◆ WORK TO DO: Copy exactly the lines from the "The Blender code" line to the end, both included, and nothing else.

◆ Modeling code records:
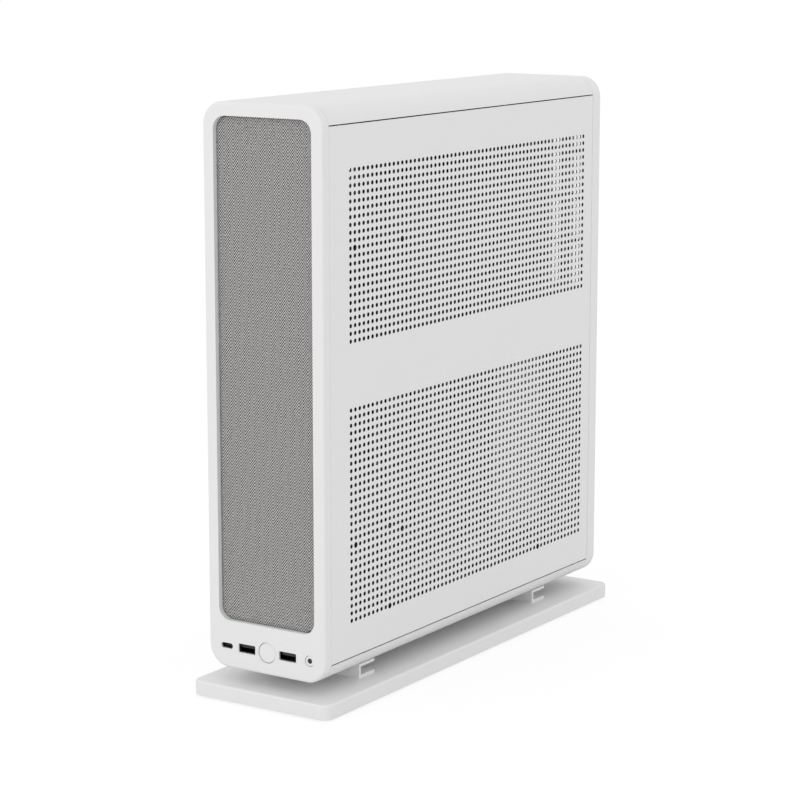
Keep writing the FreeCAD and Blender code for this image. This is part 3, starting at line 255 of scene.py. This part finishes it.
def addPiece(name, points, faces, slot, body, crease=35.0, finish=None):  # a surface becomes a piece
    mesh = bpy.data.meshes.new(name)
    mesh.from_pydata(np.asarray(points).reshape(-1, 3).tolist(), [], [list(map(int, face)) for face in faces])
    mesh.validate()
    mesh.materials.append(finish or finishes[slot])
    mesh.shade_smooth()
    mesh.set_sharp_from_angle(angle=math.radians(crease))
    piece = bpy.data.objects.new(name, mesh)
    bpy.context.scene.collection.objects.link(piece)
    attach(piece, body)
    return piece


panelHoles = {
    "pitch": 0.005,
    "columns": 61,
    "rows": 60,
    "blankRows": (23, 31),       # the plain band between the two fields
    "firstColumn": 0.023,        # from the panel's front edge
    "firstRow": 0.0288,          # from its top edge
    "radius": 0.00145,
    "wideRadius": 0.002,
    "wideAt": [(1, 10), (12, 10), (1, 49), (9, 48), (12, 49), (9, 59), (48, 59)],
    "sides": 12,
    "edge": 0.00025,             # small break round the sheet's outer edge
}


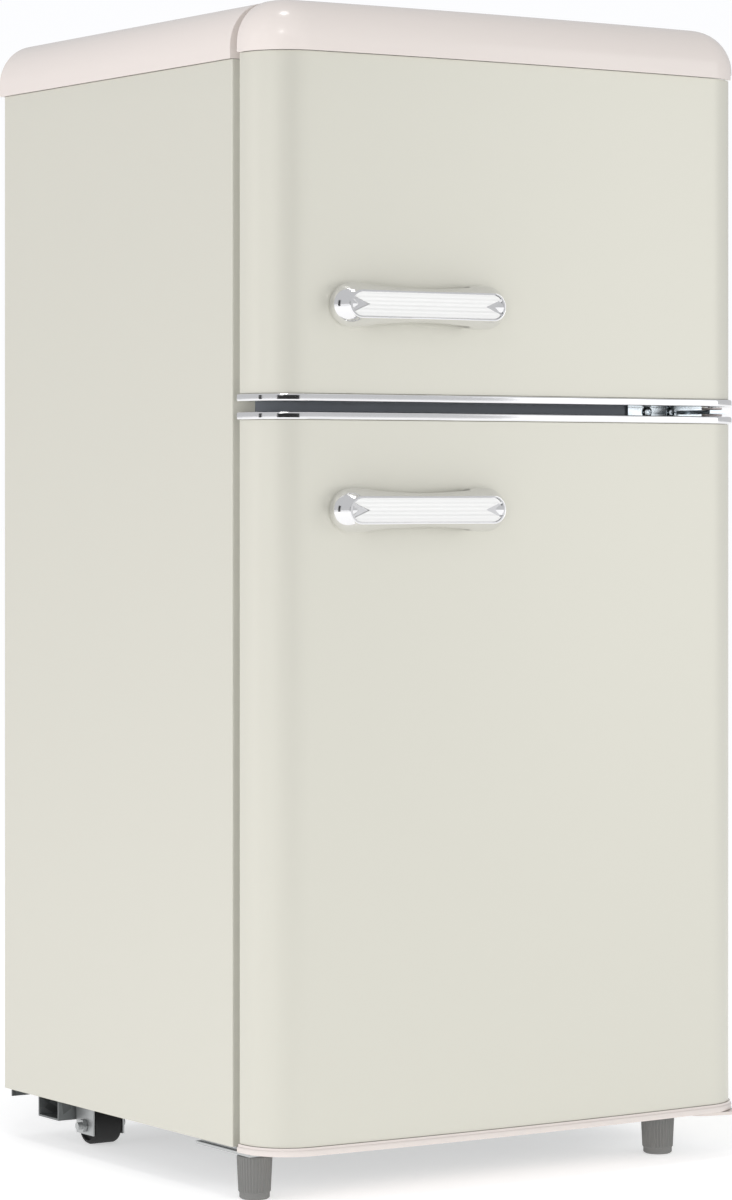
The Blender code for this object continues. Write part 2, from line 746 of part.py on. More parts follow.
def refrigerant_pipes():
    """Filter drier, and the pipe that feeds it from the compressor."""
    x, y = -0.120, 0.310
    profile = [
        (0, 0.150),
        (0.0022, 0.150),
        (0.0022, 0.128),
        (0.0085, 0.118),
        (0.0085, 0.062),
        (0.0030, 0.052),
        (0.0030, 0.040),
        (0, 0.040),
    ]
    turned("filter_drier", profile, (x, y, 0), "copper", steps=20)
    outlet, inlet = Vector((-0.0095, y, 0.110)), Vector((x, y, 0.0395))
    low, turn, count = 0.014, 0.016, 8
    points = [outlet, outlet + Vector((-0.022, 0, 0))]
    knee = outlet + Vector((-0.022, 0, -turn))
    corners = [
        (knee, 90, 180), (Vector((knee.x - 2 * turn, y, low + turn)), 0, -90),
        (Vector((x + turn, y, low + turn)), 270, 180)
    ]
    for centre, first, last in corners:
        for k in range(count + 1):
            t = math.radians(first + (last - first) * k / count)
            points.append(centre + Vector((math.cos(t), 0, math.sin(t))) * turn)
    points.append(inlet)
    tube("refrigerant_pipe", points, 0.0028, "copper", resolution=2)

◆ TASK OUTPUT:
The Blender code for this object continues. Write part 2, from line 746 of part.py on. More parts follow.
def refrigerant_pipes():
    """Filter drier, and the pipe that feeds it from the compressor."""
    x, y = -0.120, 0.310
    profile = [
        (0, 0.150),
        (0.0022, 0.150),
        (0.0022, 0.128),
        (0.0085, 0.118),
        (0.0085, 0.062),
        (0.0030, 0.052),
        (0.0030, 0.040),
        (0, 0.040),
    ]
    turned("filter_drier", profile, (x, y, 0), "copper", steps=20)
    outlet, inlet = Vector((-0.0095, y, 0.110)), Vector((x, y, 0.0395))
    low, turn, count = 0.014, 0.016, 8
    points = [outlet, outlet + Vector((-0.022, 0, 0))]
    knee = outlet + Vector((-0.022, 0, -turn))
    corners = [
        (knee, 90, 180), (Vector((knee.x - 2 * turn, y, low + turn)), 0, -90),
        (Vector((x + turn, y, low + turn)), 270, 180)
    ]
    for centre, first, last in corners:
        for k in range(count + 1):
            t = math.radians(first + (last - first) * k / count)
            points.append(centre + Vector((math.cos(t), 0, math.sin(t))) * turn)
    points.append(inlet)
    tube("refrigerant_pipe", points, 0.0028, "copper", resolution=2)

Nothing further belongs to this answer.